Since signing with the Yankees, he's been nothing short of spectacular. In two years, he's won 40 games, leading the league in wins both years, and he had back-to-back seasons of 197 strikeouts. He's also one of the most durable pitchers in the game.
He hasn't pitched fewer than 230 innings in a season since 2006. In fact, since his debut in 2001 as a 20-year-old, he's never pitched fewer than 180 innings in a year.
There's no reason to expect anything less than a Cy Young-caliber season this year from C.C.
The Yankees host the Tigers on March 31.
The Freak. The Franchise. The Freaky Franchise. Whatever corny ESPN nickname you want to give Tim Lincecum doesn't compare to what he can do with a baseball.
On the mound, he is simply brilliant. In four seasons, he's made three All-Star teams, won two Cy Young awards, two World Series games and one world championship.
Lincecum won't turn 27 until June and a drop-off in production doesn't seem to be in his future any time soon.
About the only thing he hasn't done yet is win 20 games in a year but that could easily get crossed off the list this year if the Giants' offense can score enough.
The Giants face the Dodgers in L.A. on April 1.
With all due respect to Lincecum, the Giants and their fans, could anyone else have been No. 1 except for Roy Halladay?

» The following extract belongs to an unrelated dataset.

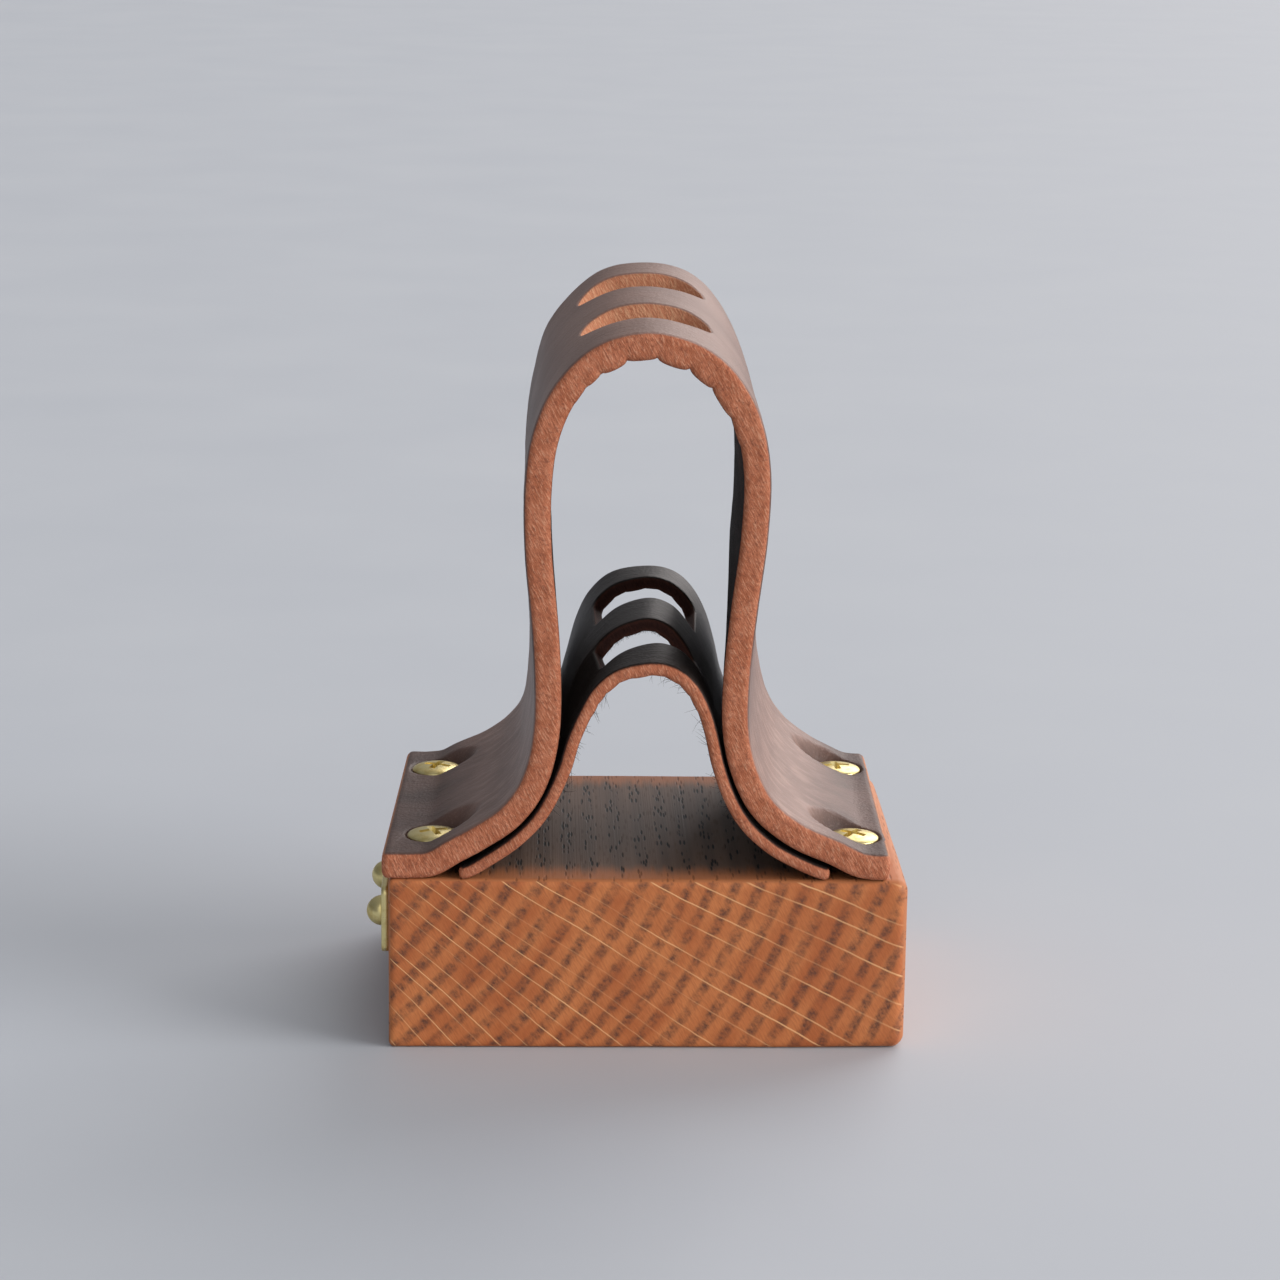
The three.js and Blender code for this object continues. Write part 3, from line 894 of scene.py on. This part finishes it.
def inner_arch():
    mesh = punched_strip(inner, "inner_arch_leather", INNER_SLOTS, rim=0.6, slot_rim=0.3)
    strip = points_of(mesh)
    along, across, height = strip.T.copy()
    half = INNER_THICKNESS / 2
    under = smoothstep((0.1 - height) / (half + 0.1))
    creases = [inner.length * share for share in INNER_CREASES]
    height -= under * lumps(along, across, creases, INNER_LUMPS)
    edge = smoothstep(np.abs(across) - HALF_DEPTH + 1)
    across += 0.04 * edge * ripple(along * 1.7, 12)
    points = inner.bend(np.stack([along, across, height], axis=1))
    fibres, skin, roots = loose_fibres(inner, FIBRES, 5)
    faces = [tuple(p.vertices) for p in mesh.polygons]
    faces += [tuple(i + len(points) for i in face) for face in skin]
    joined = bpy.data.meshes.new(mesh.name)
    points = np.concatenate([points, fibres])
    points[:, 0] += sway(points)
    joined.from_pydata(points.tolist(), [], faces)
    store_strip(joined, np.concatenate([strip, roots]))
    joined.name = "inner_arch_leather"
    return make_piece(joined, "inner_arch", thin_leather)


inner_arch()

# %% [markdown]
# ## Brass
#
# The screws, the plate and its pins are brass, polished once and now a little dull. Brass is a
# metal, so its colour tints the reflections. Fine rub marks and a slightly darker bloom in
# places keep it from looking like plastic.

# %% Brass finish
def brass_finish(name):
    brass = Finish(name)
    spot = brass.place()
    _, y, z = brass.split(spot)
    bloom = brass.noise(spot, 0.9, 3.0).step(0.42, 0.7)
    fine = brass.noise(spot, 9.0, 3.0, 0.6)
    rub = brass.scratches(y, z, 0, 0.4, 12.0)
    base = brass.mix(bloom * 0.7, colour(236, 220, 158), colour(208, 186, 118))
    base = brass.mix(fine.step(0.6, 0.8) * 0.15, base, colour(140, 112, 62))
    rough = 0.24 + bloom * 0.16 + rub * 0.12
    return brass.surface(base, rough, brass.bump(fine * 0.4 + rub * 0.6, 0.012), Metallic=1.0)


turned_brass = brass_finish("turned_brass")
plate_brass = brass_finish("brushed_plate_brass")
print(f"brass finishes: {turned_brass.name}, {plate_brass.name}")

# %% [markdown]
# ## The screws
#
# A wood screw with a raised countersunk head is turned on a lathe: a low dome, a cone under it, a
# shank with a thread. The cross recess is pressed in afterwards, so it is cut out with a cross
# whose arms narrow towards the bottom.

# %% Screws
DOME = 0.65                # height of the head's dome


def screw_profile():
    """Radius and height of the screw from its tip to the top of its dome; the rim is at 0."""
    profile = [(0.05, -12.0), (0.6, -11.0)]
    for k in range(6, 0, -1):
        top = -3.0 - 1.3 * (k - 1)
        profile += [(1.1, top - 1.3), (1.5, top - 0.7), (1.1, top - 0.45)]
    profile += [(1.3, -2.8), (1.3, -1.8), (HEAD - 0.12, -0.06)]
    profile += [(HEAD - 0.02, 0.0), (HEAD - 0.02, 0.05)]
    for k in range(1, 12):
        turn = math.pi / 2 * k / 12
        profile.append(((HEAD - 0.05) * math.cos(turn), 0.07 + DOME * math.sin(turn)))
    return profile + [(0.05, 0.07 + DOME)]


def cross_arm(angle):
    """One of the two crossing blades of the driver's bit, narrower towards its tip."""
    c, s = math.cos(angle), math.sin(angle)
    rings = []
    for z, long, wide in ((-0.8, 0.6, 0.18), (0.1, 1.5, 0.34), (1.3, 2.0, 0.46)):
        corners = [(-long, -wide), (long, -wide), (long, wide), (-long, wide)]
        rings.append([(x * c - y * s, x * s + y * c, z) for x, y in corners])
    return make_mesh("bit", *loft(rings))


def crisp_edges(piece, angle):
    """Keeps edges sharper than the angle from being smoothed over."""
    crisp = piece.modifiers.new("crisp", "EDGE_SPLIT")
    crisp.split_angle = math.radians(angle)


def wood_screw(place, turn):
    blank = turn_on_lathe(f"brass_screw_{place}", screw_profile(), 72)
    mesh = cut(blank, cross_arm(turn), cross_arm(turn + math.pi / 2))
    move_points(mesh, points_of(mesh) + (*SCREWS[place], RIM))
    crisp_edges(make_piece(mesh, f"screw_{place}", turned_brass), 35)


for place, turn in zip(SCREWS, (20, 55, 68, 8)):
    wood_screw(place, math.radians(turn))

# %% [markdown]
# ## The plate and its pins
#
# A thin plate is cut from sheet, so its face is flat and its edge is square with only a trace of
# rounding. Two round-head pins hold it to the block's left face. The plate carries no lettering.

# %% Plate and pins
PLATE_LENGTH, PLATE_HEIGHT, PLATE_THICKNESS = 22.0, 8.0, 1.0
PLATE_Y, PLATE_Z = -7.0, 14.0
PINS = {"front": -14.0, "back": 0.0}           # y of each pin
PIN_RADIUS, PIN_HEIGHT = 1.8, 1.88             # of its round head


def label_plate():
    corner, edge = 1.0, 0.12                   # radii of its corners and of its face's edge
    rings = []
    levels = [(0, edge), (edge, 0), (PLATE_THICKNESS - edge, 0), (PLATE_THICKNESS, edge)]
    for depth, back in levels:
        ring = []
        for k in range(64):
            turn = 2 * math.pi * (k + 0.5) / 64
            y = math.copysign(PLATE_LENGTH / 2 - corner, math.cos(turn))
            z = math.copysign(PLATE_HEIGHT / 2 - corner, math.sin(turn))
            reach = corner - back
            ring.append((-BLOCK[0] / 2 - depth, PLATE_Y + y + reach * math.cos(turn),
                         PLATE_Z + z + reach * math.sin(turn)))
        rings.append(ring)
    plate = make_piece(make_mesh("brass_plate", *loft(rings)), "label_plate", plate_brass)
    crisp_edges(plate, 50)


def round_head_pin(row):
    profile = [(0.05, -3.8), (0.8, -3.0), (0.8, 0.0), (1.7, 0.0), (1.78, 0.08)]
    for k in range(1, 14):
        turn = math.pi / 2 * k / 14
        profile.append((PIN_RADIUS * math.cos(turn), PIN_HEIGHT * math.sin(turn)))
    mesh = turn_on_lathe(f"brass_pin_{row}", [*profile, (0.05, PIN_HEIGHT)], 48)
    x, y, z = points_of(mesh).T
    seat = -BLOCK[0] / 2 - PLATE_THICKNESS
    move_points(mesh, np.stack([seat - z, y + PINS[row], x + PLATE_Z], axis=1))
    make_piece(mesh, f"plate_pin_{row}", turned_brass)


label_plate()
for row in PINS:
    round_head_pin(row)

# %% [markdown]
# ## Floor
#
# The stand is on a pale, even floor, large enough that its edge never shows. It rides on no
# body, because it isn't part of the stand.

# %% Floor
FLOOR_REACH = 6            # metres from the stand to the floor's edges


def pale_floor():
    finish = Finish("pale_floor")
    mottle = finish.noise(finish.place(), 0.02, 3.0)
    base = finish.mix(mottle, colour(190, 197, 206), colour(200, 206, 213))
    floor_finish = finish.surface(base, 0.6 + mottle * 0.1, finish.bump(mottle, 0.05))
    signs = [(-1, -1), (1, -1), (1, 1), (-1, 1)]
    corners = [(a * FLOOR_REACH, b * FLOOR_REACH, 0) for a, b in signs]
    mesh = make_mesh("floor", corners, [(0, 1, 2, 3)])
    mesh.materials.append(floor_finish)
    floor = bpy.data.objects.new("floor", mesh)
    bpy.context.scene.collection.objects.link(floor)
    print(f"floor: {2 * FLOOR_REACH} m square")


pale_floor()

# %% [markdown]
# ## Light
#
# A large soft light on the right is the window. A second one behind the stand on the right gives
# the leather its sheen, and a weak one in front keeps the near faces readable. The air is brighter
# on the right as well, so that the rounded edges turn slowly from light to dark.

# %% Light
def soft_light(name, place, spread, power, tint):
    """A far light that fills a disc of the sky, so that the floor is lit evenly."""
    lamp = bpy.data.lights.new(name, "SUN")
    lamp.angle = math.radians(spread)
    lamp.energy = power
    lamp.color = tint
    holder = bpy.data.objects.new(name, lamp)
    holder.rotation_mode = "QUATERNION"
    holder.rotation_quaternion = (-Vector(place)).to_track_quat("-Z", "Y")
    bpy.context.scene.collection.objects.link(holder)
    print(f"{name}: {spread} degrees wide, strength {power}")


soft_light("window", (1.0, -0.32, 0.42), 40, 2.1, (1.0, 0.95, 0.92))
soft_light("window_behind", (0.55, 0.85, 0.6), 50, 1.5, (1.0, 0.94, 0.92))
soft_light("room", (0.1, -1.0, 0.5), 70, 0.55, (1.0, 0.98, 0.96))


def room_air(left, right, strength):
    """A world whose colour goes evenly from one on the left to another on the right."""
    world = bpy.data.worlds.new("room_light")
    world.use_nodes = True
    air = world.node_tree
    way = air.nodes.new("ShaderNodeSeparateXYZ")
    air.links.new(air.nodes.new("ShaderNodeTexCoord").outputs["Generated"], way.inputs[0])
    half_way = air.nodes.new("ShaderNodeMath")
    half_way.operation = "MULTIPLY_ADD"
    half_way.inputs[1].default_value = half_way.inputs[2].default_value = 0.5
    air.links.new(way.outputs["X"], half_way.inputs[0])
    side = air.nodes.new("ShaderNodeValToRGB")
    for stop, position, tint in zip(side.color_ramp.elements, (0.0, 1.0), (left, right)):
        stop.position = position
        stop.color = tint
    air.links.new(half_way.outputs[0], side.inputs[0])
    air.links.new(side.outputs[0], air.nodes["Background"].inputs["Color"])
    air.nodes["Background"].inputs["Strength"].default_value = strength
    bpy.context.scene.world = world
    print(f"{world.name}: strength {strength}")


room_air((0.28, 0.30, 0.34, 1), (0.95, 0.93, 0.93, 1), 0.5)
bpy.context.scene.view_settings.view_transform = "Standard"

# %% [markdown]
# ## Camera
#
# The camera has a long lens, so the stand's upright lines stay nearly parallel. It looks slightly
# down and is turned a little to the right, which shows the tops of both arches and their slots.

# %% Camera
PITCH, YAW, ROLL = 13.56, 1.75, 0.79           # degrees
CAMERA_PLACE = (-0.0134, -0.4137, 0.1433)      # metres
LENS = 100.07              # millimetres, for a sensor 36 mm wide


def camera_with_long_lens():
    pitch, yaw, roll = (math.radians(angle) for angle in (PITCH, YAW, ROLL))
    forward = math.cos(pitch)
    ahead = Vector((math.sin(yaw) * forward, math.cos(yaw) * forward, -math.sin(pitch)))
    level = Vector((math.cos(yaw), -math.sin(yaw), 0))
    above = level.cross(ahead)
    right = level * math.cos(roll) + above * math.sin(roll)
    up = above * math.cos(roll) - level * math.sin(roll)
    data = bpy.data.cameras.new("camera")
    data.sensor_width = 36
    data.lens = LENS
    data.clip_start = 0.01
    camera = bpy.data.objects.new("camera", data)
    turned = Matrix((right, up, -ahead)).transposed().to_4x4()
    camera.matrix_world = Matrix.Translation(CAMERA_PLACE) @ turned
    bpy.context.scene.collection.objects.link(camera)
    bpy.context.scene.camera = camera
    print(f"camera: {LENS} mm lens, {PITCH} degrees down")


camera_with_long_lens()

Everyone thought Halladay would be dominant in his first season in the National League, and he didn't disappoint. He led the league in wins (21), complete games (9), shut-outs (4) and innings (250-and-two-thirds).
Add a no-hitter against the Marlins and a second no-no in his first career playoff start and it becomes easy to see why no pitcher in the game right now is at his level.
The only thing left for him is a World Series title, and he should be the anchor of the best staff in baseball. Barring any major injuries, it's hard to imagine the Phillies not being one of the best teams in the league this year and playing for the title in October.
For now, fans must be content to wait until April 1 when the Phillies open their season against the Houston Astros.